The controversial federal law against so-called honest services fraud is so vague that corruption charges against former Gov. Rod Blagojevich's brother should be dismissed, a defense attorney said Thursday.

Attorney Michael Ettinger asked a federal judge to dismiss the two mail fraud charges against Robert Blagojevich, saying the law is so "vague and expansive that only the prosecution can define what conduct it prohibits."

The law, which is being weighed in three cases before the U.S. Supreme Court, bars officials and business executives from depriving the government or companies that employ them of their "intangible right to honest services."

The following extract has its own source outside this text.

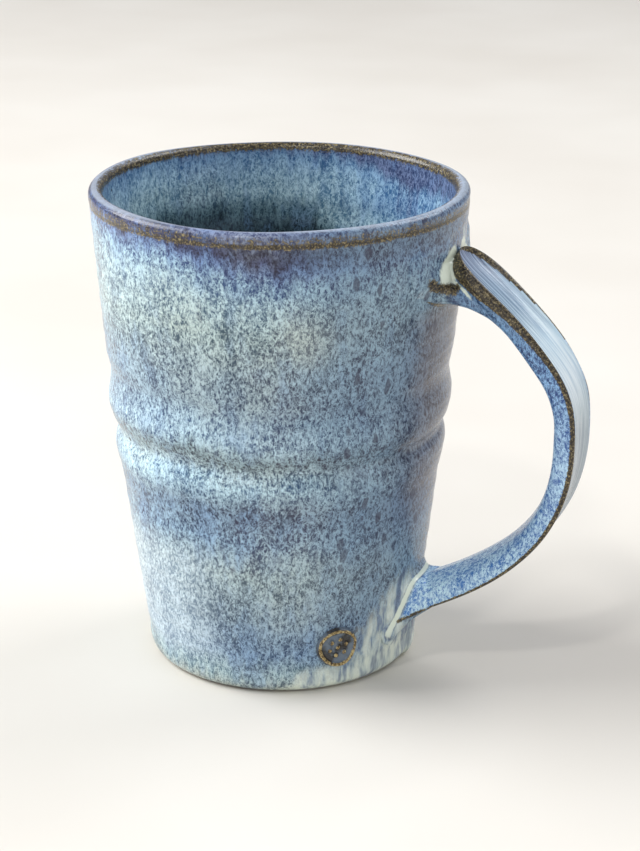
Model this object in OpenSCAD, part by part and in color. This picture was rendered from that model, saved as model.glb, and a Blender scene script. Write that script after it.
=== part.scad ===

It is one part of the federal mail fraud statute.

In court papers, Ettinger told U.S. District Judge James B. Zagel that efforts to define what that means are "a multitude of vague and inconsistent standards for the facially meaningless phrase that Congress plucked out of the caselaw."

A spokesman for the U.S. attorney's office, Randall Samborn, said he would have no comment on Ettinger's request to dismiss the charges.

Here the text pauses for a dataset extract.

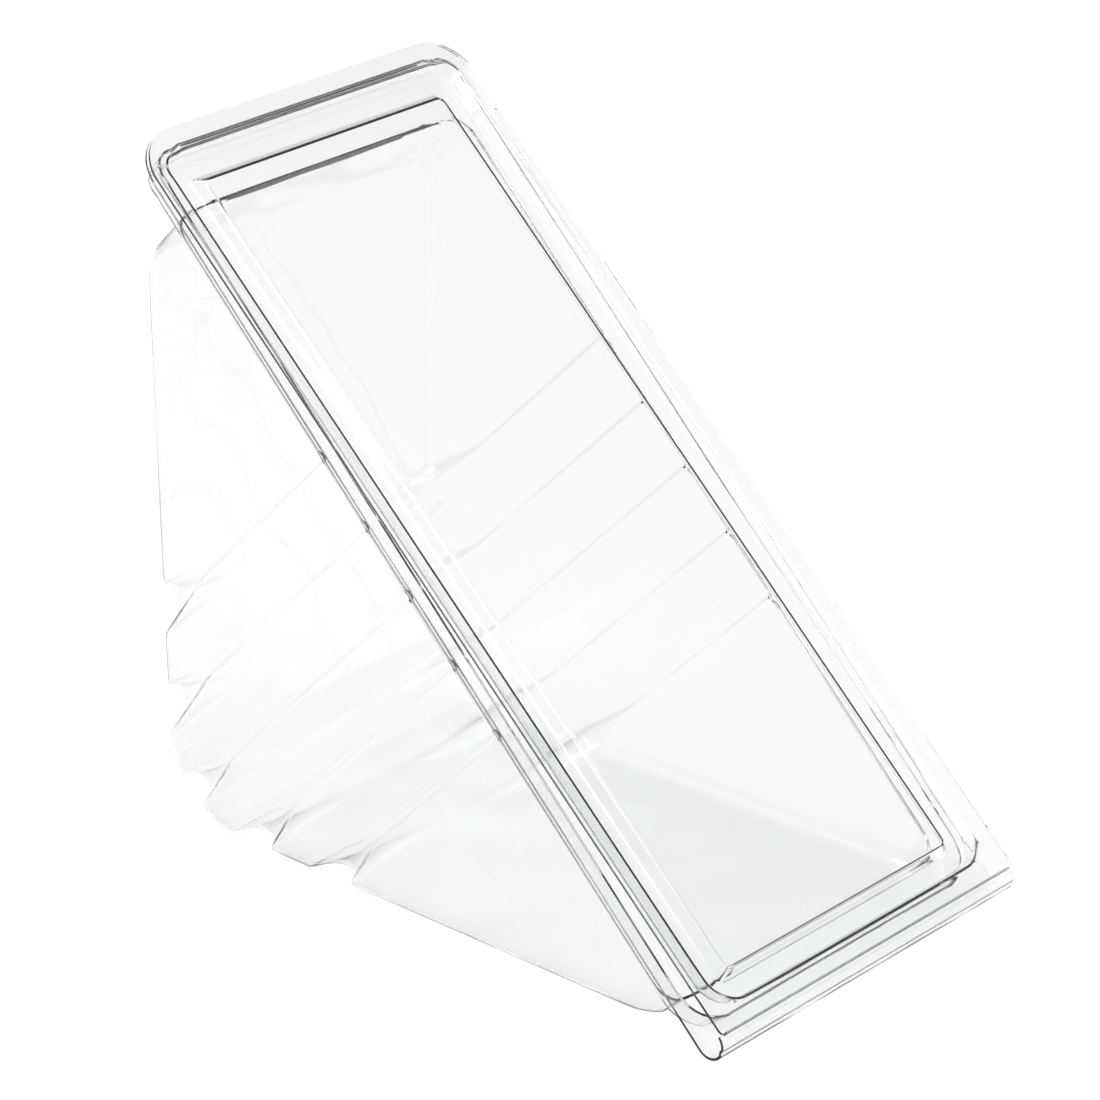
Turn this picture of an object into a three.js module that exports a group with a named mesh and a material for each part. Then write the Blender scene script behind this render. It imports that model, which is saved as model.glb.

Both Blagojevich brothers are charged with, among other things, scheming to trade or sell President Barack Obama's former U.S. Senate seat and improprieties in raising money for the Friends of Rod Blagojevich campaign fund.

The Supreme Court refused to review the 2006 conviction of Robert Sorich, a former aide to Mayor Richard M. Daley, on honest services fraud charges in connection with alleged illegal hiring practices at City Hall.

But Ettinger quoted extensively from an opinion by Justice Antonin Scalia disagreeing with that refusal and saying the Sorich case should have been reviewed. Among the three cases under review by the high court is the July 2007 conviction of imprisoned newspaper baron Conrad M. Black for allegedly defrauding shareholders in his Hollinger International media empire.